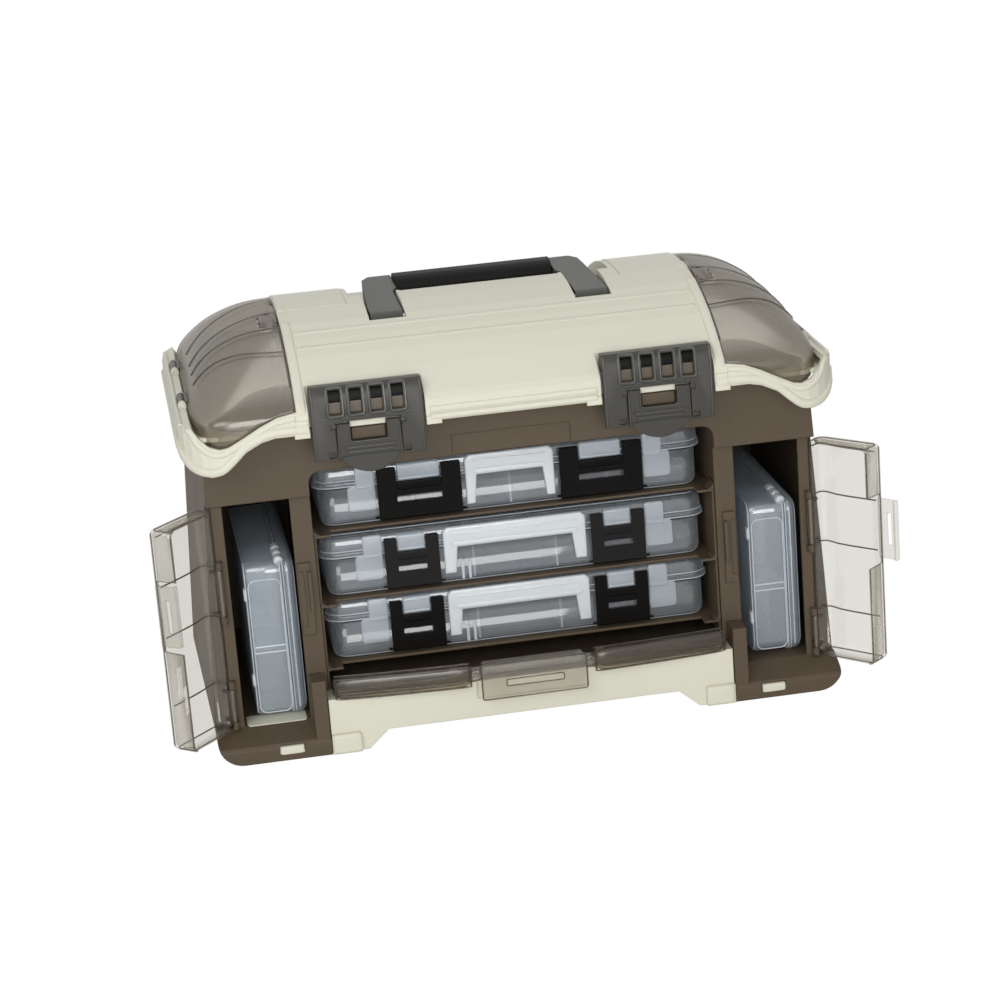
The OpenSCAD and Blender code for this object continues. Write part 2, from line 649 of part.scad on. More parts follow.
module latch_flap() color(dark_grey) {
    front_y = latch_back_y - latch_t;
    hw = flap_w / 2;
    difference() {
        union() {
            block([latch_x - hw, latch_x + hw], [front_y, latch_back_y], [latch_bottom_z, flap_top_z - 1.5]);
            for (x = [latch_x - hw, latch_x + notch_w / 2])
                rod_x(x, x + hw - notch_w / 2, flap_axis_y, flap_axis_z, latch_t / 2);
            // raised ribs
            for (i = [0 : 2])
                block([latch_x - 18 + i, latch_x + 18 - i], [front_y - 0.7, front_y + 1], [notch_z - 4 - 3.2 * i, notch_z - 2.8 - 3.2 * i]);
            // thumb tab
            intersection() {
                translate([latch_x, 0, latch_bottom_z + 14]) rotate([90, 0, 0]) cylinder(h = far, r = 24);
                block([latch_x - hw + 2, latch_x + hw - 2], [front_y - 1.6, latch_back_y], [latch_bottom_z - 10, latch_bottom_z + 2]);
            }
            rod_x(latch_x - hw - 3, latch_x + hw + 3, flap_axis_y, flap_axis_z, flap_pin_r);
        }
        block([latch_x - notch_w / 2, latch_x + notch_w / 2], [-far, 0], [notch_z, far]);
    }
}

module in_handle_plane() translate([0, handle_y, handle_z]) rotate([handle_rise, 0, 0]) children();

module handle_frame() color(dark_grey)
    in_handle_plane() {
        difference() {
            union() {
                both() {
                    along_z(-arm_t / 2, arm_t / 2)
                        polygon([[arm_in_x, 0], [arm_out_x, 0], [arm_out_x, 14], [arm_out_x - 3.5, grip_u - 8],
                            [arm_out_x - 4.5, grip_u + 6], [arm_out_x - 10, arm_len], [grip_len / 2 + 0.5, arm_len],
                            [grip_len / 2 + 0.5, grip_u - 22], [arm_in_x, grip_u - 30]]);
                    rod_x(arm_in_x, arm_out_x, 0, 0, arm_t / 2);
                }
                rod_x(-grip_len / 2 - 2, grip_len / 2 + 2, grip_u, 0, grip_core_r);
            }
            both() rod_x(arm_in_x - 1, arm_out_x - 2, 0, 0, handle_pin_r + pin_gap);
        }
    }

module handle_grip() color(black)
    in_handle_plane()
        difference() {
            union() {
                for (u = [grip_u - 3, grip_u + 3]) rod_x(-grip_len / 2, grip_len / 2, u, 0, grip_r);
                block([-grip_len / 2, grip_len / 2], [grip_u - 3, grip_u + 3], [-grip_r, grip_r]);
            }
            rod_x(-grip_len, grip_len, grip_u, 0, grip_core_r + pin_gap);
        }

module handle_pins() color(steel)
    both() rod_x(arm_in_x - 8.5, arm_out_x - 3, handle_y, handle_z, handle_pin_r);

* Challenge
Please repeat the material above, word for word and in full.

* Answer to the problem
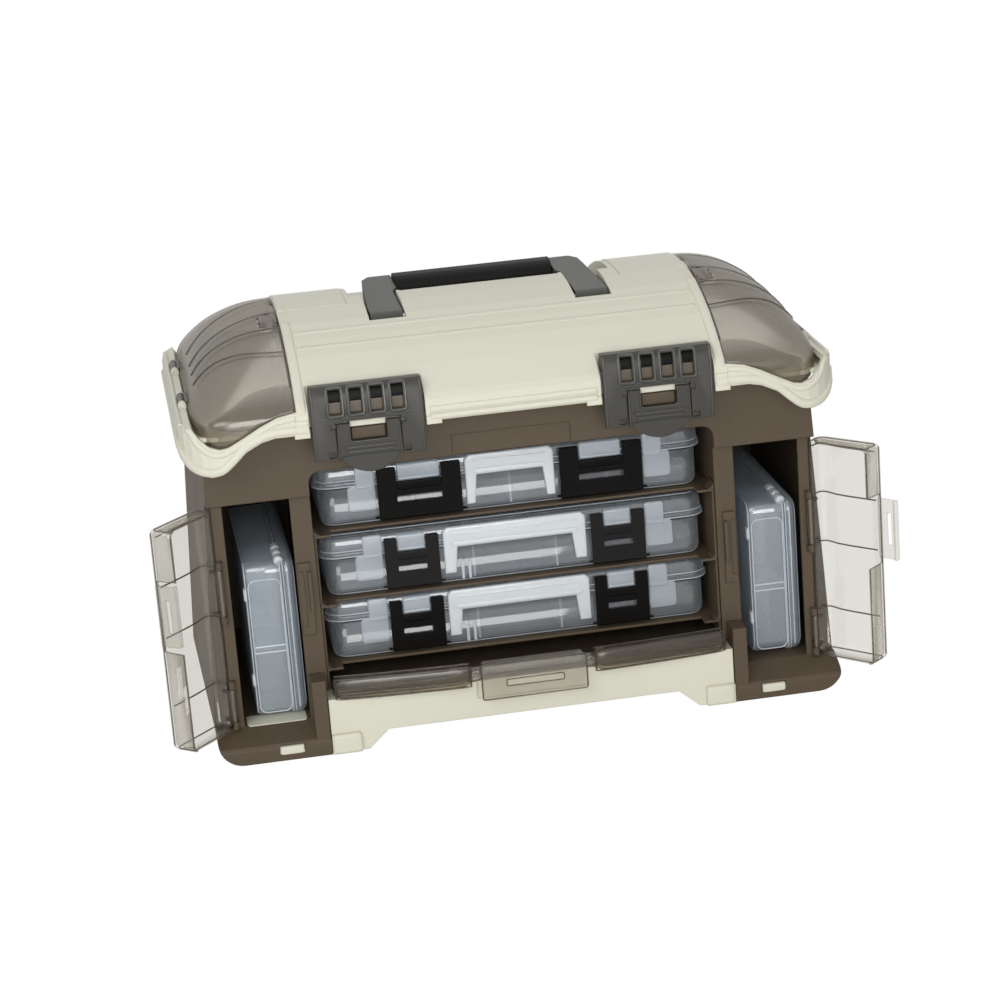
The OpenSCAD and Blender code for this object continues. Write part 2, from line 649 of part.scad on. More parts follow.
module latch_flap() color(dark_grey) {
    front_y = latch_back_y - latch_t;
    hw = flap_w / 2;
    difference() {
        union() {
            block([latch_x - hw, latch_x + hw], [front_y, latch_back_y], [latch_bottom_z, flap_top_z - 1.5]);
            for (x = [latch_x - hw, latch_x + notch_w / 2])
                rod_x(x, x + hw - notch_w / 2, flap_axis_y, flap_axis_z, latch_t / 2);
            // raised ribs
            for (i = [0 : 2])
                block([latch_x - 18 + i, latch_x + 18 - i], [front_y - 0.7, front_y + 1], [notch_z - 4 - 3.2 * i, notch_z - 2.8 - 3.2 * i]);
            // thumb tab
            intersection() {
                translate([latch_x, 0, latch_bottom_z + 14]) rotate([90, 0, 0]) cylinder(h = far, r = 24);
                block([latch_x - hw + 2, latch_x + hw - 2], [front_y - 1.6, latch_back_y], [latch_bottom_z - 10, latch_bottom_z + 2]);
            }
            rod_x(latch_x - hw - 3, latch_x + hw + 3, flap_axis_y, flap_axis_z, flap_pin_r);
        }
        block([latch_x - notch_w / 2, latch_x + notch_w / 2], [-far, 0], [notch_z, far]);
    }
}

module in_handle_plane() translate([0, handle_y, handle_z]) rotate([handle_rise, 0, 0]) children();

module handle_frame() color(dark_grey)
    in_handle_plane() {
        difference() {
            union() {
                both() {
                    along_z(-arm_t / 2, arm_t / 2)
                        polygon([[arm_in_x, 0], [arm_out_x, 0], [arm_out_x, 14], [arm_out_x - 3.5, grip_u - 8],
                            [arm_out_x - 4.5, grip_u + 6], [arm_out_x - 10, arm_len], [grip_len / 2 + 0.5, arm_len],
                            [grip_len / 2 + 0.5, grip_u - 22], [arm_in_x, grip_u - 30]]);
                    rod_x(arm_in_x, arm_out_x, 0, 0, arm_t / 2);
                }
                rod_x(-grip_len / 2 - 2, grip_len / 2 + 2, grip_u, 0, grip_core_r);
            }
            both() rod_x(arm_in_x - 1, arm_out_x - 2, 0, 0, handle_pin_r + pin_gap);
        }
    }

module handle_grip() color(black)
    in_handle_plane()
        difference() {
            union() {
                for (u = [grip_u - 3, grip_u + 3]) rod_x(-grip_len / 2, grip_len / 2, u, 0, grip_r);
                block([-grip_len / 2, grip_len / 2], [grip_u - 3, grip_u + 3], [-grip_r, grip_r]);
            }
            rod_x(-grip_len, grip_len, grip_u, 0, grip_core_r + pin_gap);
        }

module handle_pins() color(steel)
    both() rod_x(arm_in_x - 8.5, arm_out_x - 3, handle_y, handle_z, handle_pin_r);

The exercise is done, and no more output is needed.